Reputation: 187
I have a routine where is should test if a float number is less than zero or not. If yes I should store the sign and I get it is absolute values.
int sign = 1;
if (x < 0)
{
sign = -1;
}
x = fabs(x);
I looked into Intel SIMD intrinsics and I found this instruction dst = _mm_cmplt_ps(a,b)
that generate a vector containing (0xffffffff for true) or (0 for false) but I am stuck there; how can I know which element of the dst
vector is negative or not to build the sign_vector
.
Upvotes: 1
Views: 237
Reputation: 20057
With one small exception (x==+0.0f), you can generate the integer mask using the instruction sign
:
_mm_sign_epi32(_mm_set1_epi32(1), x)
This will negate 1, if x<0, but produces the sign==0 when x==0.
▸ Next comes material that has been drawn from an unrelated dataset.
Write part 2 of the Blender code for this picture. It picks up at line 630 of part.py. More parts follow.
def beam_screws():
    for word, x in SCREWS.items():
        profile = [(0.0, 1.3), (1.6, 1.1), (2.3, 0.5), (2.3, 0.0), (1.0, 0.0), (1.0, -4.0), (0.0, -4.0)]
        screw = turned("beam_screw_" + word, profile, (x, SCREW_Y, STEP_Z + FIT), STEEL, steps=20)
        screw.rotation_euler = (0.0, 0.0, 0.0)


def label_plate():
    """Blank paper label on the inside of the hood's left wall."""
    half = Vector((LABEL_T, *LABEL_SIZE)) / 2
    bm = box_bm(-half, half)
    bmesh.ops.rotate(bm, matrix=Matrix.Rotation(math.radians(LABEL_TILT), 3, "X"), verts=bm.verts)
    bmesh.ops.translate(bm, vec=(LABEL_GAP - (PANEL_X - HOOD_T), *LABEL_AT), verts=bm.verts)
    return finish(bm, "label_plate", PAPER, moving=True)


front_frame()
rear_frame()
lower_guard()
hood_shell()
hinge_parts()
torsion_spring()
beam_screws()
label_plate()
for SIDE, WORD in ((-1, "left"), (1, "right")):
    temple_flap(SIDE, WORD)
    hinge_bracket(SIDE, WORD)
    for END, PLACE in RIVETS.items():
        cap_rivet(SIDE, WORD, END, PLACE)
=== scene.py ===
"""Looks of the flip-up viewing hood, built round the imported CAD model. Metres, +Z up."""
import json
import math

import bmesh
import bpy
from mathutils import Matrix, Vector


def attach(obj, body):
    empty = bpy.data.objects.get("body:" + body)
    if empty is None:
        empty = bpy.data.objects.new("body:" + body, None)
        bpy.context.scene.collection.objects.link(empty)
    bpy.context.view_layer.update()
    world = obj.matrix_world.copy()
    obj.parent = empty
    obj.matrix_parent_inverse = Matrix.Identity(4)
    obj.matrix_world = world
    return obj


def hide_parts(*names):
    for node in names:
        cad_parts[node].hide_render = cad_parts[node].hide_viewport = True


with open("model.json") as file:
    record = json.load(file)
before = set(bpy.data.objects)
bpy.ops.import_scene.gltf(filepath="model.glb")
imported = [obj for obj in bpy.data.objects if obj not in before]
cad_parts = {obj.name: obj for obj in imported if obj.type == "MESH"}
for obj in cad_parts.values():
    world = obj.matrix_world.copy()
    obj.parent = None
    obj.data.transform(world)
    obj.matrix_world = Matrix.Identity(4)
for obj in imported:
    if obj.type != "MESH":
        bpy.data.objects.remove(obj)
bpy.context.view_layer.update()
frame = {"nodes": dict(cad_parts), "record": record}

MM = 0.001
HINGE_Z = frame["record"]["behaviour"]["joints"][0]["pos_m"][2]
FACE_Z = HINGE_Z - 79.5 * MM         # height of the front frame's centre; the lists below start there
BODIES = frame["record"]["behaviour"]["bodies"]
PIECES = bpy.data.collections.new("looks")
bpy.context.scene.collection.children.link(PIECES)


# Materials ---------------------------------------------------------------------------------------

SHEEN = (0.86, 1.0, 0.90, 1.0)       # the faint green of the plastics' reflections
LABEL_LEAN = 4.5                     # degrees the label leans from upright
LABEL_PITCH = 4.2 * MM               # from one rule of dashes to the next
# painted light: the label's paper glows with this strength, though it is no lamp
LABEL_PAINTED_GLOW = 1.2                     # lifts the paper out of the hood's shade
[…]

If 0 is not allowed, x can be made nonzero by oring with 0<mask<0x80000000
.
auto s=_mm_set1_epi32(1);
auto y=_mm_or_si128(x, s); // fix for x==0
s=_mm_sign_epi32(s, y);
Upvotes: 3
Reputation: 213160
Assuming your input values are in a vector __m128 v
:
__m128 vmask = _mm_set1_ps(-0.0f); // create sign bit mask
__m128 vsign = _mm_and_ps(v, vmask); // create vector of sign bits (MSB)
__m128i vsigni = _mm_add_epi32(_mm_srai_epi32((__m128i)vsign, 30), _mm_set1_epi32(1));
// convert sign bits to integer +1/-1 (if needed (*))
v = _mm_andnot_ps(vmask, v); // clear sign bits in v (i.e. v = fabsf(v))
(*) rather than wasting cycles generating +1/-1 for the sign, consider whether you could just work with the sign bits directly, and omit this step.
Upvotes: 2